From Pairwise to Ranking: Climbing the Ladder to Ideal Collaborative Filtering with Pseudo-Ranking
Yuhan Zhao, Rui Chen, Li Chen, Shuang Zhang, Qilong Han, Hongtao Song
TL;DR
The paper addresses the problem that ideal collaborative filtering, which optimizes over full user rankings, is unattainable in practice due to missing full rankings and lack of losses that exploit ranking information. It introduces a pseudo-ranking paradigm (PRP) comprising a ranker that generates pseudo-rankings via a noise-injected signal and a novel ranking loss with a gradient-based confidence mechanism, trained alongside a secondary loss $\\mathcal{L}_p$ to supervise ranking learning. The approach reframes ranking as a multiple ordinal classification problem and establishes a differentiable loss that enforces ordinal ordering, with a gradient-density based weighting to downweight unreliable pseudo-rankings.

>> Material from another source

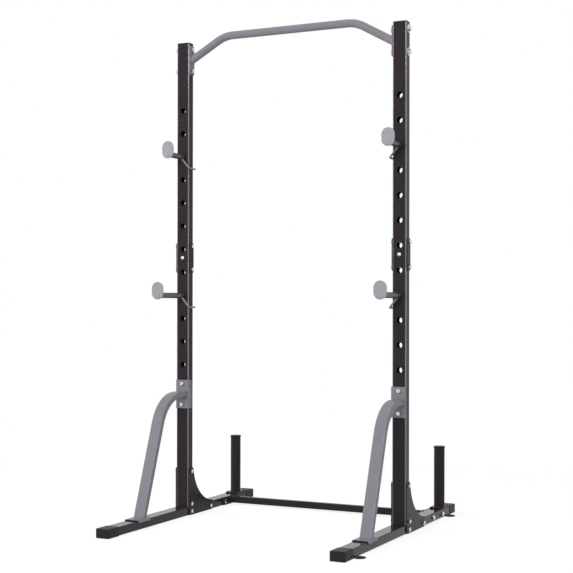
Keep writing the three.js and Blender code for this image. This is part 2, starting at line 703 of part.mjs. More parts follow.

Empirical results on four real-world datasets show that PRP consistently outperforms state-of-the-art methods and can substantially boost existing CF models, demonstrating a practical path toward closer-to-ideal CF performance.
Abstract
Intuitively, an ideal collaborative filtering (CF) model should learn from users' full rankings over all items to make optimal top-K recommendations. Due to the absence of such full rankings in practice, most CF models rely on pairwise loss functions to approximate full rankings, resulting in an immense performance gap. In this paper, we provide a novel analysis using the multiple ordinal classification concept to reveal the inevitable gap between a pairwise approximation and the ideal case. However, bridging the gap in practice encounters two formidable challenges: (1) none of the real-world datasets contains full ranking information; (2) there does not exist a loss function that is capable of consuming ranking information. To overcome these challenges, we propose a pseudo-ranking paradigm (PRP) that addresses the lack of ranking information by introducing pseudo-rankings supervised by an original noise injection mechanism. Additionally, we put forward a new ranking loss function designed to handle ranking information effectively. To ensure our method's robustness against potential inaccuracies in pseudo-rankings, we equip the ranking loss function with a gradient-based confidence mechanism to detect and mitigate abnormal gradients. Extensive experiments on four real-world datasets demonstrate that PRP significantly outperforms state-of-the-art methods.